L’extimité, c’est-à-dire le désir de donner à voir à un tiers une partie de son intimité, une notion définie par le psychiatre Serge Tisseron, est dans ces cas-là forcée. « Cela peut engendrer des conduites à risque à l’adolescence ou des déviances sexuelles, car les interdits ou la pudeur n’auront pas été acquis dès l’enfance », explique Elsa Pellerin, qui souligne n’avoir reçu aucun enseignement sur ces questions lors de sa formation initiale. A chaque professionnel de s’adapter : toujours frapper à la porte avant d’entrer dans une chambre, ne pas accompagner les adolescents à la douche, ne pas les voir nus, leur demander l’autorisation avant d’intervenir sur leur corps, ne pas ranger leur chambre, ne pas divulguer de données personnelles aux autres professionnels de la structure… Des comportements qui relèvent du bon sens mais qui sont trop rarement mis en œuvre. Pour l’éducatrice spécialisée, « il ne faut pas partir du principe que le corps de l’enfant nous appartient au nom des actes éducatifs ». Les sous-effectifs compliquent encore la donne, obligeant les éducateurs à dissoudre l’individualité des jeunes dans la prise en charge du groupe.

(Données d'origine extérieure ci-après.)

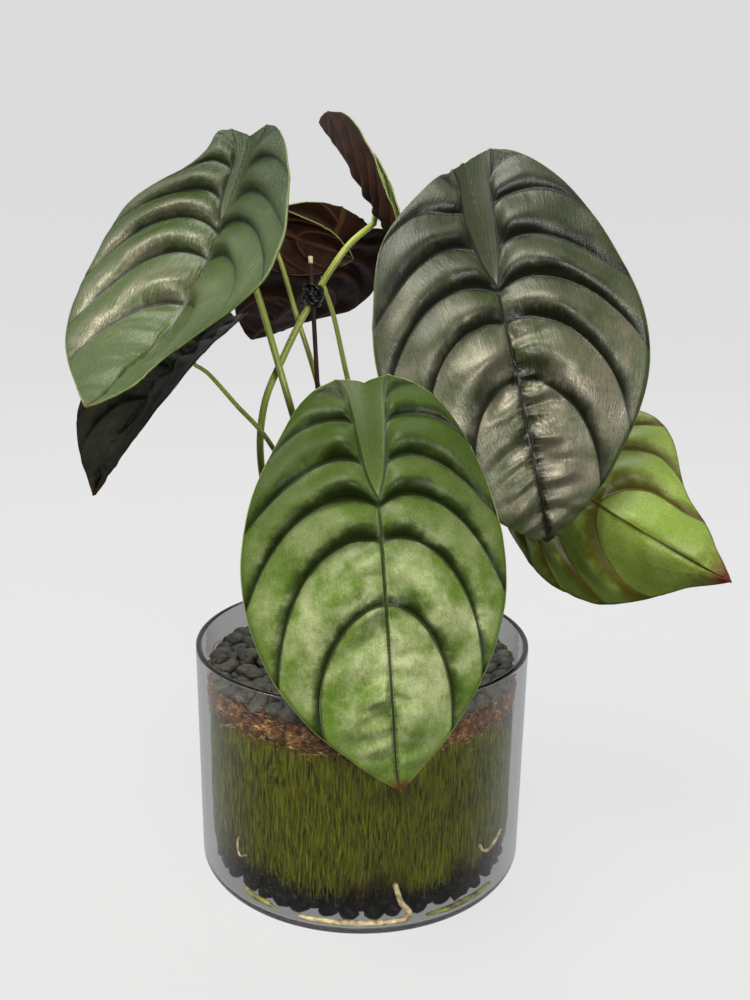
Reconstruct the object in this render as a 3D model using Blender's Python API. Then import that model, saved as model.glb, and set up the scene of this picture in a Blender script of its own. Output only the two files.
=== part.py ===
# Jewel alocasia in a clear glass vase, in metres, with the bottom centre of the vase at the origin

import math
import random

import bmesh
import bpy
import numpy as np
from mathutils import Euler, Vector

MM = 0.001

# Glass vase
VASE_RADIUS_RIM = 100.0
VASE_RADIUS_FOOT = 98.8
VASE_HEIGHT = 137.8
VASE_WALL = 3.2
VASE_FLOOR = 3.6
VASE_FOOT_ROUND = 5.0
VASE_STEPS = 48

# Layers in the vase, as radius and height
FILL_RADIUS = 91.2
GAP = 0.35
DRAIN_TOP = 22.5
MOSS_TOP = 107.5
COIR_TOP = 116.5
PEBBLE_BED_TOP = 120.2
SOIL_RADIUS = 84.0
SOIL_TOP = 112.0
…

Depuis 2016, l’institut thérapeutique, éducatif et pédagogique (Itep) L’Eclaircie, qui accueille en Seine-Maritime des jeunes âgés de 6 à 20 ans, a totalement révisé son fonctionnement. Désormais, les chambres sont individuelles et un grand projet de rénovation doit prochainement être lancé, pour que chacune bénéficie de sa salle de bains. Les éducateurs spécialisés sont aussi passés à deux pour six jeunes, au lieu de douze auparavant. « Cela a nettement fait descendre le niveau de tension et de violence chez les jeunes comme chez les adultes », se félicite Florent Barthélémy, le directeur. C’est une série d’événements violents (viols, agressions…) autant que le malaise des professionnels qui l’ont incité à engager une réflexion, autour de la sexualité des adolescents particulièrement : « Les éducateurs craignent d’être accusés de défaut de surveillance, avant même de se demander si l’acte sexuel en question a été consenti ou non. »

L’urgence d’une Formation

Florent Barthélémy a mis en place des formations, en collaboration avec des associations militantes (Aides, MSF, Mouvement de libération des femmes, etc.), plutôt qu’avec des organismes de formation. « Pour que la sexualité ne soit pas considérée uniquement sous l’angle psychopathologique », précise-t-il. L’année prochaine, le Planning familial viendra aussi dispenser des cours et malgré les réticences spontanées, les pratiques changent petit à petit. « Les jeunes que l’on accueille souffrent de troubles du comportement, alors les questions d’exhibition, d’intimité et d’inhibition prennent beaucoup de place. Avant, quand un adolescent parlait de son intimité et de sa sexualité, l’éducateur l’envoyait voir l’infirmière ou le psychologue. Maintenant, il se permet d’aborder le sujet directement », note le directeur. Bertrand Blanchard, ancien éducateur spécialisé reconverti dans la formation sur la sexualité des adolescents via l’association Holisme, insiste, lui, sur l’urgence d’intégrer une formation dans le cursus des étudiants en travail social : « En poste, il faut qu’ils soient capables de faire réfléchir sur la sexualité au sens large et d’aborder les notions de “respect de l’autre”, de “respect de soi”, de “consentement”… Il y a souvent une gêne des éducateurs à aborder ces sujets. Il faut leur donner des outils pratiques, explique-t-il. Ce n’est pas compliqué à mettre en place mais il faut que cette mission soit donnée aux équipes par les établissements et que les institutions appliquent cette feuille de route. » Une demande clairement formulée dans le rapport de la mission « La parole aux enfants », remis en début d’année à Adrien Taquet, secrétaire d’Etat chargé de l’enfance et des familles.